* _EXERCISE DESCRIPTION_
In the listing below, find the line containing "Write the three.js" and the line containing "wasm.setup();". Repeat exactly those two lines and every line between them, nothing more.

* _SOURCE DATA_
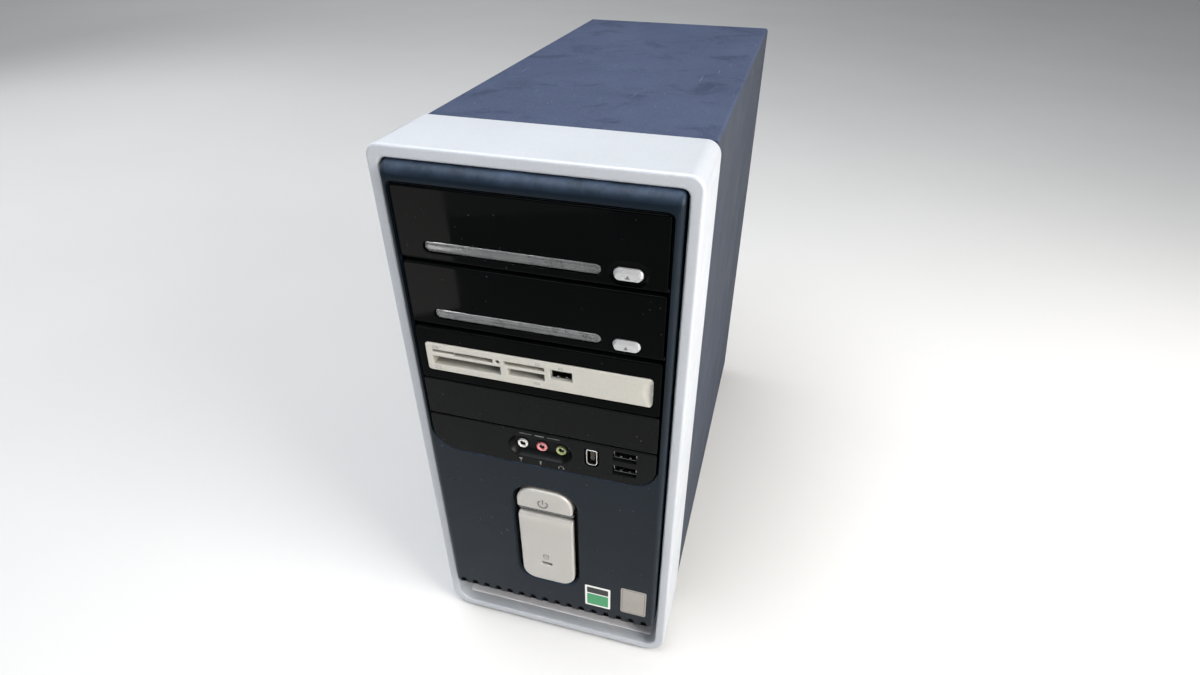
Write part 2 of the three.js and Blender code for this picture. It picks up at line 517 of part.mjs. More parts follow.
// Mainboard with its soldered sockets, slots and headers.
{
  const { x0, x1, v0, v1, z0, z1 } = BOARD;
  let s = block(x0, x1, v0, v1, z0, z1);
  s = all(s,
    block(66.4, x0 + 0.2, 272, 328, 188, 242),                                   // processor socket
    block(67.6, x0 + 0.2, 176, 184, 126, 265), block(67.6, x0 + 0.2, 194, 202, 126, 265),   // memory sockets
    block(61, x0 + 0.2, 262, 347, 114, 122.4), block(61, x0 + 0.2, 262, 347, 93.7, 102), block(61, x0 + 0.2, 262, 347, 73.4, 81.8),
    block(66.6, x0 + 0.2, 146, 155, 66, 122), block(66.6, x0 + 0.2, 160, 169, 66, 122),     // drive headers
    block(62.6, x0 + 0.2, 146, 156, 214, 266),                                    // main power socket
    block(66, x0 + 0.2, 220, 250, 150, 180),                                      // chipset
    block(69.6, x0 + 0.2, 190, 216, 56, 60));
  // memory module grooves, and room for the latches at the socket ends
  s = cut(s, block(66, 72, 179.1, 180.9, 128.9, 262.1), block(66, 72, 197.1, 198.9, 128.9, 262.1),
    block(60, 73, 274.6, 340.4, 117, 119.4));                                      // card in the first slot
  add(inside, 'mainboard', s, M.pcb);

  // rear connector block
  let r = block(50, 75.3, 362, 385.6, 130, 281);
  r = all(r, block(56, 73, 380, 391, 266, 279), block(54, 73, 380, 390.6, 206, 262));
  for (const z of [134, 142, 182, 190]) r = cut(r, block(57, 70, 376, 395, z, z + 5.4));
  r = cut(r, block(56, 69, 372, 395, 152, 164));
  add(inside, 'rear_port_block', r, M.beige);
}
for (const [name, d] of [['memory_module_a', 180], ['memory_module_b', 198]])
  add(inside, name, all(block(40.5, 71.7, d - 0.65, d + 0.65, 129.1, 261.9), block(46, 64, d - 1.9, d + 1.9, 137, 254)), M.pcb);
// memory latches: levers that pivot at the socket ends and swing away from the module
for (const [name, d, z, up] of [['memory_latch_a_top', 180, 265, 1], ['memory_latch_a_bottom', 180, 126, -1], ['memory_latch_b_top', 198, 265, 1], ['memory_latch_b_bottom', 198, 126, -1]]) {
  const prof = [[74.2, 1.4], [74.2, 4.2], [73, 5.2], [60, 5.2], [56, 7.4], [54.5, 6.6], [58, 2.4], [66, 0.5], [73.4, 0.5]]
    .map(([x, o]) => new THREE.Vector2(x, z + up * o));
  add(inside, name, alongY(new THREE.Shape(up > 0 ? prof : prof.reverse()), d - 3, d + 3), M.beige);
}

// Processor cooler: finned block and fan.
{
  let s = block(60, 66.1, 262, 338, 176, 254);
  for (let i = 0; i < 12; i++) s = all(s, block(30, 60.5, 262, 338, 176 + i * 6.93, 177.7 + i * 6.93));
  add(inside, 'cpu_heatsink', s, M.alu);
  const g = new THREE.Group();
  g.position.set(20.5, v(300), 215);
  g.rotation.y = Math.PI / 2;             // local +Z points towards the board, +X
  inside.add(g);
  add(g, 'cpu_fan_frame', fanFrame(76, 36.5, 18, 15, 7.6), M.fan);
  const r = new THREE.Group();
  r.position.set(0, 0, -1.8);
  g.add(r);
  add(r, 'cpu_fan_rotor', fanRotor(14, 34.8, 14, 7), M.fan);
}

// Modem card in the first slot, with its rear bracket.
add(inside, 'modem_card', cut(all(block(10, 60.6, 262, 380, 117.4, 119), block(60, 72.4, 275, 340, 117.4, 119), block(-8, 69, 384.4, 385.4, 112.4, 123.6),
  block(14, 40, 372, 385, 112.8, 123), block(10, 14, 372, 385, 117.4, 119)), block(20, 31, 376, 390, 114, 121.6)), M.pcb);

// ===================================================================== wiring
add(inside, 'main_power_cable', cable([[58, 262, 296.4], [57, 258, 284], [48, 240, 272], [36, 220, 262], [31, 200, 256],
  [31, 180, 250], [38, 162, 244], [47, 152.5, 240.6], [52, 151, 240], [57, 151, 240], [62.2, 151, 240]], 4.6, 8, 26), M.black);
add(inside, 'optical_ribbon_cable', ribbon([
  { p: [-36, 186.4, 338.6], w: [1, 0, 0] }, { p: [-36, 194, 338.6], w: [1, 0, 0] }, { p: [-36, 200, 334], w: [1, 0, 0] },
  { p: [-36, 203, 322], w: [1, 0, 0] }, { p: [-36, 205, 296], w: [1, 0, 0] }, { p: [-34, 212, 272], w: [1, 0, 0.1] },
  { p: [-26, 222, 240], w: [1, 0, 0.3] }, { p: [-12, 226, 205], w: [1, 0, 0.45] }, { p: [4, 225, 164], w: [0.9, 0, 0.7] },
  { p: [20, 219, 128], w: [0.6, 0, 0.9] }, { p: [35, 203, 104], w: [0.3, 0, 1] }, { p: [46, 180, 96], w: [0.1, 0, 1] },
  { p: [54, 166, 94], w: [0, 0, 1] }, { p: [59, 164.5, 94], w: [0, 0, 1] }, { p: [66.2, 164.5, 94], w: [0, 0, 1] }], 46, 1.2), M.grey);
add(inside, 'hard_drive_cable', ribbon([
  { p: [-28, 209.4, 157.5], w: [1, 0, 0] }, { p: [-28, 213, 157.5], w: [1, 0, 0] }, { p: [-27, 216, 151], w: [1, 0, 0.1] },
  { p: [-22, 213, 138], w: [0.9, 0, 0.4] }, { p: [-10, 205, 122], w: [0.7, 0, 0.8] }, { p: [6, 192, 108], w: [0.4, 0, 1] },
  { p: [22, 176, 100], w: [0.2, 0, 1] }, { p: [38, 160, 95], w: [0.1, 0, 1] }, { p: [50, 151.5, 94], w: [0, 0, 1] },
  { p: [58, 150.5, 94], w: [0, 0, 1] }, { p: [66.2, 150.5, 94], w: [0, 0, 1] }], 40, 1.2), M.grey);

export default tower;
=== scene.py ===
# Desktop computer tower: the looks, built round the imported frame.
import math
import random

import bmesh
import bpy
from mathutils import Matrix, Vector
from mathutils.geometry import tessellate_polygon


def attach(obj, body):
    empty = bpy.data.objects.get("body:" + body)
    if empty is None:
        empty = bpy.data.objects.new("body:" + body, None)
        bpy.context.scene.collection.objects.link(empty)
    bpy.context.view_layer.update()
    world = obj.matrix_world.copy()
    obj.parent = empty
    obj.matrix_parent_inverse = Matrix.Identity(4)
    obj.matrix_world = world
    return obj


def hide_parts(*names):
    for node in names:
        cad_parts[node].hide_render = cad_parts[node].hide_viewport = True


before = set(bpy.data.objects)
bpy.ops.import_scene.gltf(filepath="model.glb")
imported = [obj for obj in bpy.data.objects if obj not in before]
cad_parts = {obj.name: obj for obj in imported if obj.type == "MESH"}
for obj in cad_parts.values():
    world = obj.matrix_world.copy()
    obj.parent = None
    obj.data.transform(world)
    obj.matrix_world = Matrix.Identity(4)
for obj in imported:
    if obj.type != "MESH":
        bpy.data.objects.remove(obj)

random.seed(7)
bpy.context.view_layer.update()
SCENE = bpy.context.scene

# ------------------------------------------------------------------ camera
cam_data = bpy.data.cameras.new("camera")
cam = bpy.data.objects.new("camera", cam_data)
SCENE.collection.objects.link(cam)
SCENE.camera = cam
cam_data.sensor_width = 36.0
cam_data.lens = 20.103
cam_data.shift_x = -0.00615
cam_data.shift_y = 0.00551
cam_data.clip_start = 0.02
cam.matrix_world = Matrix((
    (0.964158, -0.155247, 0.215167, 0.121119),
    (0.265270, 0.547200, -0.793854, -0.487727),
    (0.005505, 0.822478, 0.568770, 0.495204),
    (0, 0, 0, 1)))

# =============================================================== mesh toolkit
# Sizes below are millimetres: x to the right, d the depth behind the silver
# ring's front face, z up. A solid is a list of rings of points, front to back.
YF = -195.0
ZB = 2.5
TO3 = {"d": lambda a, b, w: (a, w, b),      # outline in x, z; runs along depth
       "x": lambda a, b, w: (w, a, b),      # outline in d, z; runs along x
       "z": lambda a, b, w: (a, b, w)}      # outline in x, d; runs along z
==
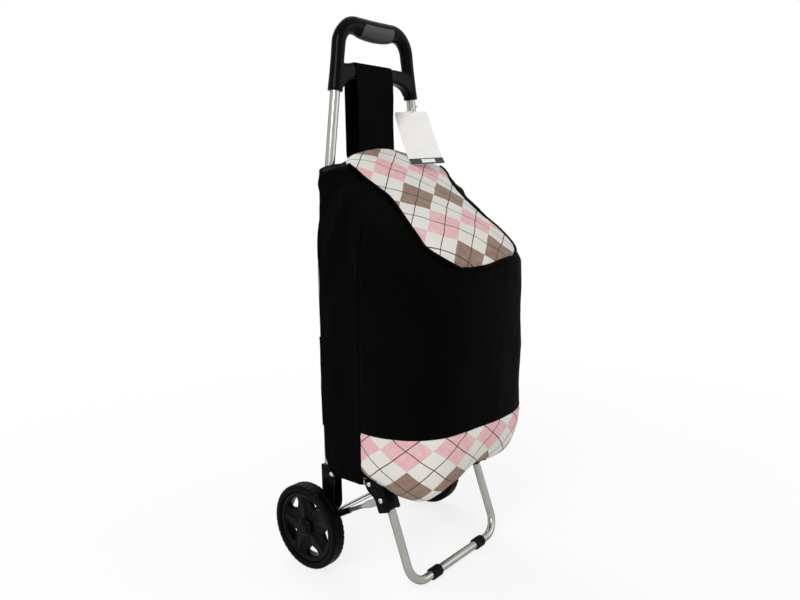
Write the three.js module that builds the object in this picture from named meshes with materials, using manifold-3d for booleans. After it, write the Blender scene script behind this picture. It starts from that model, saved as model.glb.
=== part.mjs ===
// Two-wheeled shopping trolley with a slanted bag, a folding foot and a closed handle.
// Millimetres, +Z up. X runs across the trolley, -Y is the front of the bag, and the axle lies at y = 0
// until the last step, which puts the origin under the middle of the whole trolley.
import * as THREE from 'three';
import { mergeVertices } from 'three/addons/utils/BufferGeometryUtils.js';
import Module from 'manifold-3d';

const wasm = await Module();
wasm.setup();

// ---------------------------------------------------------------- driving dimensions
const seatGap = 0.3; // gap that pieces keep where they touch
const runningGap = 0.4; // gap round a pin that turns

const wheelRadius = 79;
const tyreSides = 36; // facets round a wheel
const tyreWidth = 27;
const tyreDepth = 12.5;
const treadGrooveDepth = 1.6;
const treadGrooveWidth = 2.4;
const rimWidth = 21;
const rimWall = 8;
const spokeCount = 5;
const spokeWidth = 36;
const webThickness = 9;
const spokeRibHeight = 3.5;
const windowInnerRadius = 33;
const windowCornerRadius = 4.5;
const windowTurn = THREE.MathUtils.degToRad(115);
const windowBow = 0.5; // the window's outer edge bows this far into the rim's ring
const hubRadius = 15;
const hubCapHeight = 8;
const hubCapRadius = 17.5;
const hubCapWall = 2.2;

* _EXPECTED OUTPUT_
Write the three.js module that builds the object in this picture from named meshes with materials, using manifold-3d for booleans. After it, write the Blender scene script behind this picture. It starts from that model, saved as model.glb.
=== part.mjs ===
// Two-wheeled shopping trolley with a slanted bag, a folding foot and a closed handle.
// Millimetres, +Z up. X runs across the trolley, -Y is the front of the bag, and the axle lies at y = 0
// until the last step, which puts the origin under the middle of the whole trolley.
import * as THREE from 'three';
import { mergeVertices } from 'three/addons/utils/BufferGeometryUtils.js';
import Module from 'manifold-3d';

const wasm = await Module();
wasm.setup();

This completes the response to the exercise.